What you will do.
Produce the listing below again, exactly as shown.

Data shown.
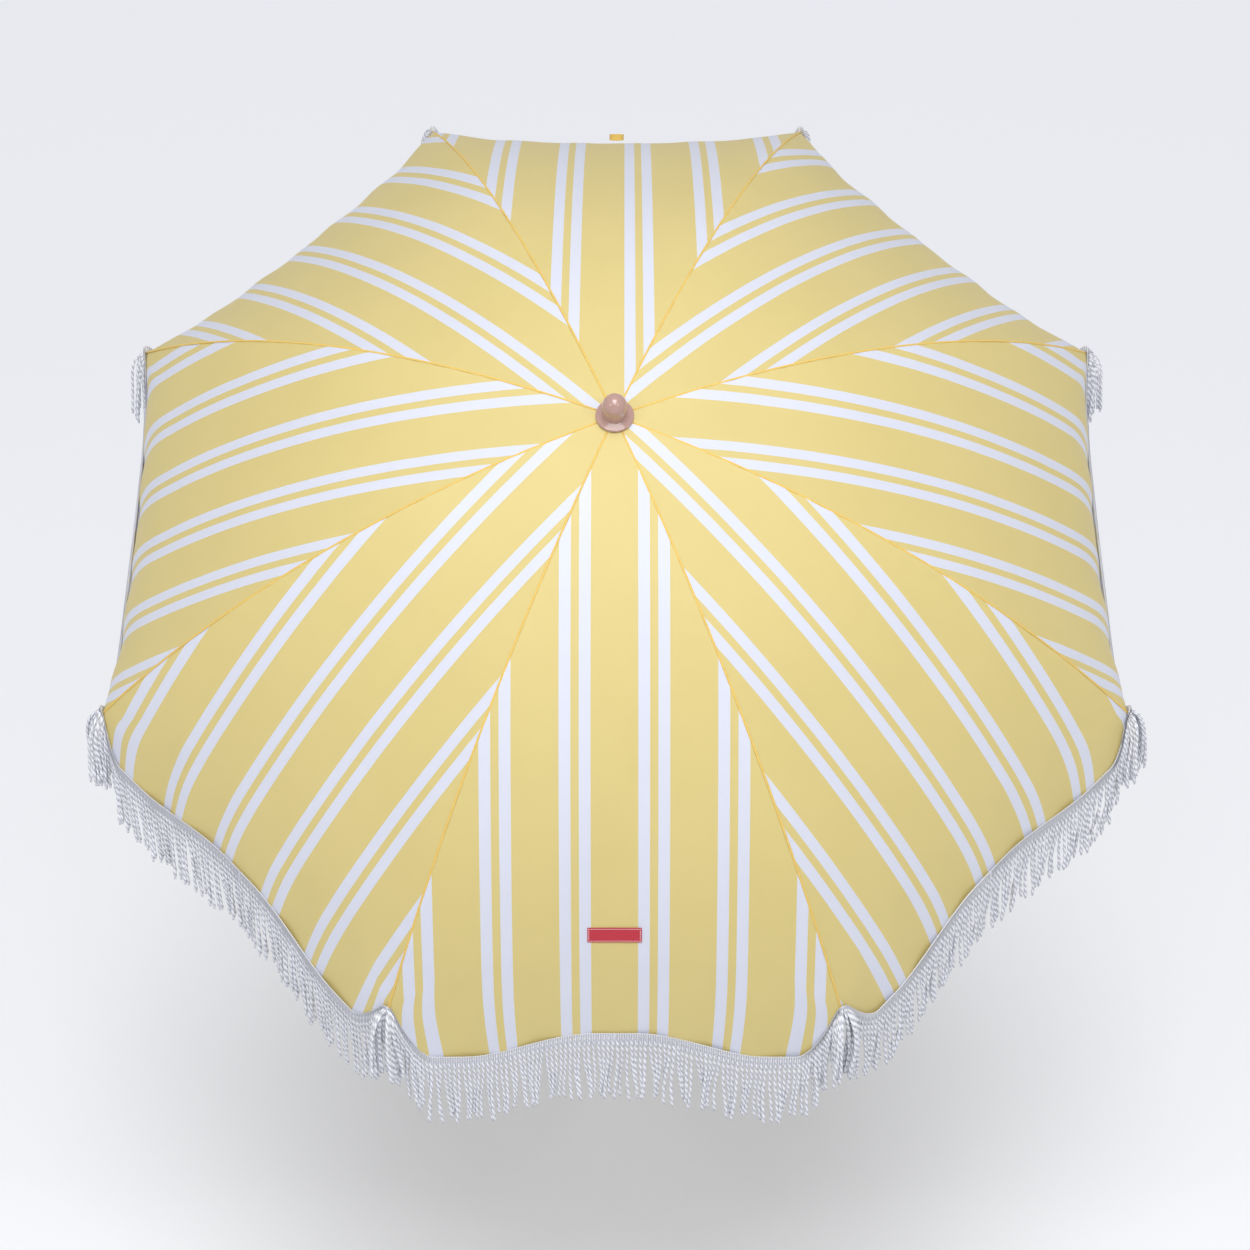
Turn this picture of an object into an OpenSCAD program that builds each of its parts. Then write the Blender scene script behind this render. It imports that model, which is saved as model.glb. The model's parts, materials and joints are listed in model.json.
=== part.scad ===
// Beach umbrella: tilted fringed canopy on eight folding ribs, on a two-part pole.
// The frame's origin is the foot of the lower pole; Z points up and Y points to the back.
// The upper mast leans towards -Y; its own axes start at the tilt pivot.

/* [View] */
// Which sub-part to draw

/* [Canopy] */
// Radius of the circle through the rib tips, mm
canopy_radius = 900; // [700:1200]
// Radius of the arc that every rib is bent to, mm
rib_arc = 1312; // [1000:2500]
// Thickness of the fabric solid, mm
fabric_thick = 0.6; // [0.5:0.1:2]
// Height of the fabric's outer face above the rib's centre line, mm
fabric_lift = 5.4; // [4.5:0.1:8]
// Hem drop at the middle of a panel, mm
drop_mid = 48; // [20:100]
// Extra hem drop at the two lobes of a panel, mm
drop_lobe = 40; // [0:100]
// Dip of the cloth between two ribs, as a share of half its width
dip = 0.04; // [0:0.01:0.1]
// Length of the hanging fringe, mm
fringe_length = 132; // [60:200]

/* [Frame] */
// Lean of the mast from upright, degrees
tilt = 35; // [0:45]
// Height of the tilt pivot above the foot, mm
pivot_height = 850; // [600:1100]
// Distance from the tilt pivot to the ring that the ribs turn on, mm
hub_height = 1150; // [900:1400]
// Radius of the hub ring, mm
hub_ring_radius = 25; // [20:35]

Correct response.
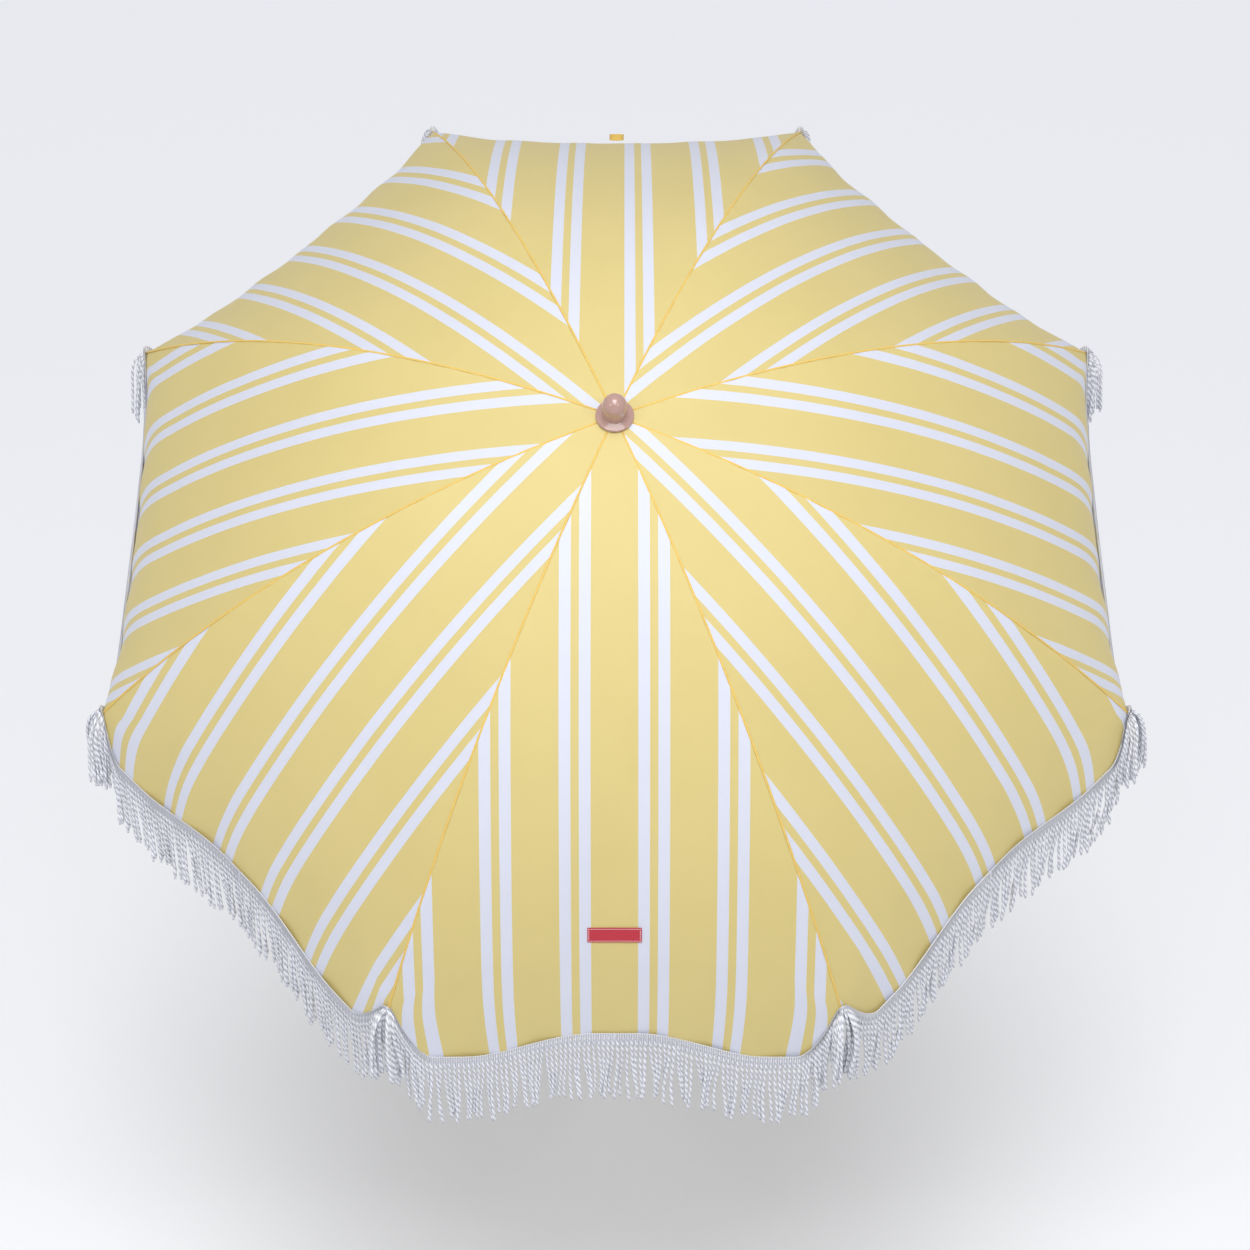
Turn this picture of an object into an OpenSCAD program that builds each of its parts. Then write the Blender scene script behind this render. It imports that model, which is saved as model.glb. The model's parts, materials and joints are listed in model.json.
=== part.scad ===
// Beach umbrella: tilted fringed canopy on eight folding ribs, on a two-part pole.
// The frame's origin is the foot of the lower pole; Z points up and Y points to the back.
// The upper mast leans towards -Y; its own axes start at the tilt pivot.

/* [View] */
// Which sub-part to draw

/* [Canopy] */
// Radius of the circle through the rib tips, mm
canopy_radius = 900; // [700:1200]
// Radius of the arc that every rib is bent to, mm
rib_arc = 1312; // [1000:2500]
// Thickness of the fabric solid, mm
fabric_thick = 0.6; // [0.5:0.1:2]
// Height of the fabric's outer face above the rib's centre line, mm
fabric_lift = 5.4; // [4.5:0.1:8]
// Hem drop at the middle of a panel, mm
drop_mid = 48; // [20:100]
// Extra hem drop at the two lobes of a panel, mm
drop_lobe = 40; // [0:100]
// Dip of the cloth between two ribs, as a share of half its width
dip = 0.04; // [0:0.01:0.1]
// Length of the hanging fringe, mm
fringe_length = 132; // [60:200]

/* [Frame] */
// Lean of the mast from upright, degrees
tilt = 35; // [0:45]
// Height of the tilt pivot above the foot, mm
pivot_height = 850; // [600:1100]
// Distance from the tilt pivot to the ring that the ribs turn on, mm
hub_height = 1150; // [900:1400]
// Radius of the hub ring, mm
hub_ring_radius = 25; // [20:35]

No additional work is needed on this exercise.